╭──

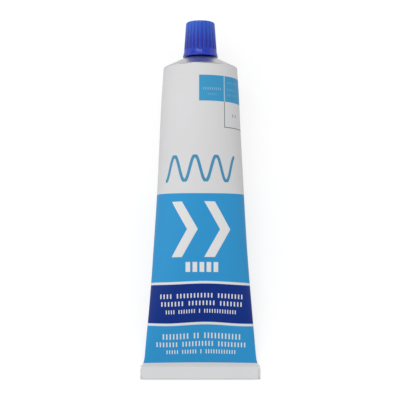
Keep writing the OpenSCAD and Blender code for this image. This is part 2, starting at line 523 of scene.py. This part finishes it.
drop = np.linspace(0, 1, 18, endpoint=False)
skirt_z = skirt_h + (rim_band_h - skirt_h) * drop
skirt_r = cap_waist_r + (cap_rim_r - cap_waist_r) * drop**skirt_flare
outer_profile = np.concatenate(
    [
        stretch((gate_floor, 0.2 * MM), (gate_floor, gate_floor_r), 3),
        stretch((gate_floor, gate_floor_r), (cap_h, gate_r), 4),
        stretch((cap_h, gate_r), (cap_h, cap_top_r - cap_edge_r), 12),
        arc((cap_h - cap_edge_r, cap_top_r - cap_edge_r), cap_edge_r, np.pi / 2, 0, 9),
        stretch((cap_h - cap_edge_r, cap_top_r), (flute_foot, foot_r), 24),
        stretch((flute_foot, foot_r), (skirt_h, cap_waist_r), 16),
        np.stack([skirt_z, skirt_r], -1),
    ]
)
print(len(outer_profile), "rows from the middle of the top to the rim")

# %% [markdown]
# The inside of the cap
#
# From the rim the wall turns in: over a small round, a flat edge and a cone that clears the
# shoulder, up the bore to the seat on the neck's lip, and up the narrower hollow above it. A
# single sheet with a Solidify modifier would be quicker, but its wall would be the same all
# over, and here the bore, the seat and the closed end each need a wall of their own.

# %% Inside of the cap
bore_r = neck_r + fit_gap
hollow_r = neck_r - seat_w
hollow_top = cap_h - cap_end_t
flat_w = min(rim_wall, (rim_gap - fit_gap) / np.tan(shoulder_slope))
relief_h = (cap_rim_r - flat_w - bore_r) * np.tan(shoulder_slope)
bead_r = 0.14 * MM

inner_profile = np.concatenate(
    [
        stretch((rim_band_h, cap_rim_r), (bead_r, cap_rim_r), 3),
        arc((bead_r, cap_rim_r - bead_r), bead_r, 0, -np.pi / 2, 5),
        stretch((0, cap_rim_r - bead_r), (0, cap_rim_r - flat_w), 4),
        stretch((0, cap_rim_r - flat_w), (relief_h, bore_r), 6),
        stretch((relief_h, bore_r), (seat, bore_r), 60),
        stretch((seat, bore_r), (seat, hollow_r), 5),
        stretch((seat, hollow_r), (hollow_top, hollow_r), 10),
        stretch((hollow_top, hollow_r), (hollow_top, 0.3 * MM), 8),
    ]
)
cap_z, cap_r = np.concatenate([outer_profile, inner_profile]).T
outside = np.arange(len(cap_z)) < len(outer_profile)
print(f"{len(cap_z)} rows over the cap, with a seat {seat / MM:.2f} mm above the rim")

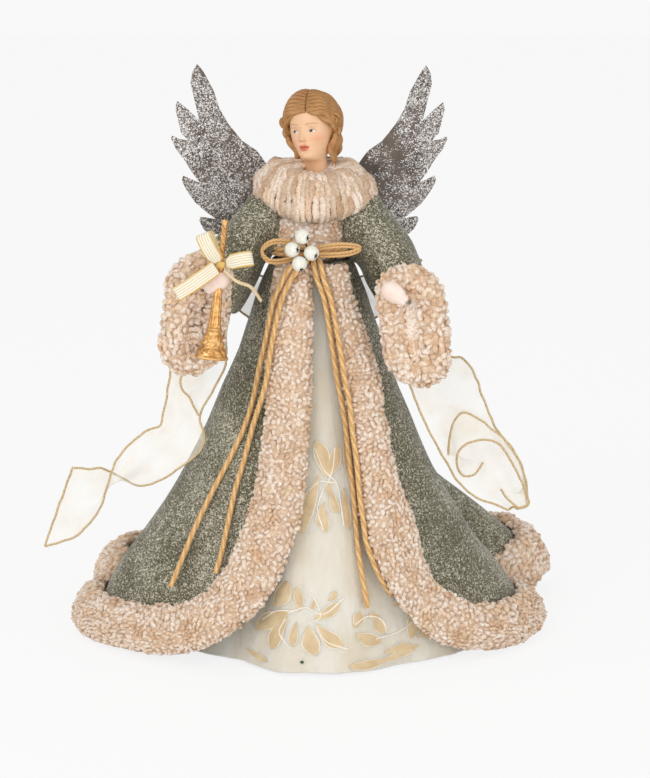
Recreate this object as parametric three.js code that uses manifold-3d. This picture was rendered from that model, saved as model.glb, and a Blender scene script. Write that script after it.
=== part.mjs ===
// Angel tree topper: a cloth-dressed figure on a cardboard cone.
// Millimetres, +Z up, the figure faces -Y. Left and right are as seen from the front.
// The origin is the cone's axis on the plane where the topper stands.
import * as THREE from 'three';
import { mergeVertices } from 'three/addons/utils/BufferGeometryUtils.js';
import Module from 'manifold-3d';

const wasm = await Module();
wasm.setup();

// Clearances
const gap = 0.3;
const floorGap = 1;

// The figure, from the standing plane up
const waistHeight = 275;
const torsoHeight = 43;
const neckHeight = 26;
const headHeight = 47;
const shoulderHeight = waistHeight + torsoHeight;
const chinHeight = shoulderHeight + neckHeight;

// Cardboard cone that slips over the tree's tip
const coneBaseRadius = 62;
const coneTopRadius = 12;
const coneTopDrop = 13;
const coneHeight = waistHeight - coneTopDrop;
const coneWall = 1.5;

// Skirt layers
const waistRadius = 28;
const hemHalfWidth = 152;
const feltThickness = 1.6;
const netThickness = 0.8;
const netEase = 3.8;
const satinThickness = 0.8;
const satinWaistRadius = 22;
const overlayThickness = 0.4;
const overlayEase = 1.5;

// Looped yarn trim
const trimThickness = 11;
const trimEdgeThickness = 4;
const hemTrimWidth = 36;
const collarThickness = 9;
const bodiceThickness = 6;
const bodiceLift = 1;
const bodiceTopDrop = 8;

// Upper body
const torsoHalfWidth = 18;
const torsoHalfDepth = 14;
const collarHalfWidth = 40;
const collarHalfDepth = 37;
const neckRadius = 7;
const headHalfWidth = 13.5;
const headHalfDepth = 15.5;
const headForward = 4;
const headTurn = THREE.MathUtils.degToRad(25);
const hairHalfWidth = 19;
const hairHalfDepth = 20;

// Twine, berries and wire
const twineDiameter = 3.5;
const berryDiameter = 10.4;
const wireDiameter = 2.4;

// Arms
const cuffRollRadius = 10.5;
const cuffRollDepth = 9;
const cuffLoopHalfWidth = 13;
const cuffHeight = 86;
const handLength = 22;
const handWidth = 10;
const handThickness = 8;

// Trumpet and its ribbon
const trumpetLength = 93;
const trumpetBellRadius = 11.4;
const trumpetWall = 0.9;
const ribbonWidth = 10;
const ribbonThickness = 0.6;

// Wings
const wingReach = 88;
const wingRise = 121;
const wingThickness = 1.2;
const wingPlane = 36;
const wingHingeOffset = 9;
const wingRootDrop = 33;
const wingRootHeight = shoulderHeight - wingRootDrop;

// Organza stole
const stoleThickness = 0.8;

const degrees = THREE.MathUtils.degToRad;
const point = (x, y, z) => new THREE.Vector3(x, y, z);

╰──

[WORK TO BE COMPLETED]
Write down again the exact lines running from the beginning of the data to the line containing "from the middle", with both ends included.

[TASK ANSWER]
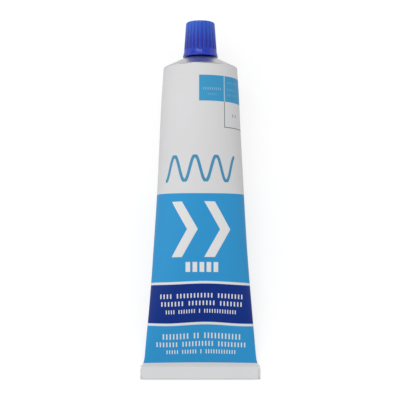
Keep writing the OpenSCAD and Blender code for this image. This is part 2, starting at line 523 of scene.py. This part finishes it.
drop = np.linspace(0, 1, 18, endpoint=False)
skirt_z = skirt_h + (rim_band_h - skirt_h) * drop
skirt_r = cap_waist_r + (cap_rim_r - cap_waist_r) * drop**skirt_flare
outer_profile = np.concatenate(
    [
        stretch((gate_floor, 0.2 * MM), (gate_floor, gate_floor_r), 3),
        stretch((gate_floor, gate_floor_r), (cap_h, gate_r), 4),
        stretch((cap_h, gate_r), (cap_h, cap_top_r - cap_edge_r), 12),
        arc((cap_h - cap_edge_r, cap_top_r - cap_edge_r), cap_edge_r, np.pi / 2, 0, 9),
        stretch((cap_h - cap_edge_r, cap_top_r), (flute_foot, foot_r), 24),
        stretch((flute_foot, foot_r), (skirt_h, cap_waist_r), 16),
        np.stack([skirt_z, skirt_r], -1),
    ]
)
print(len(outer_profile), "rows from the middle of the top to the rim")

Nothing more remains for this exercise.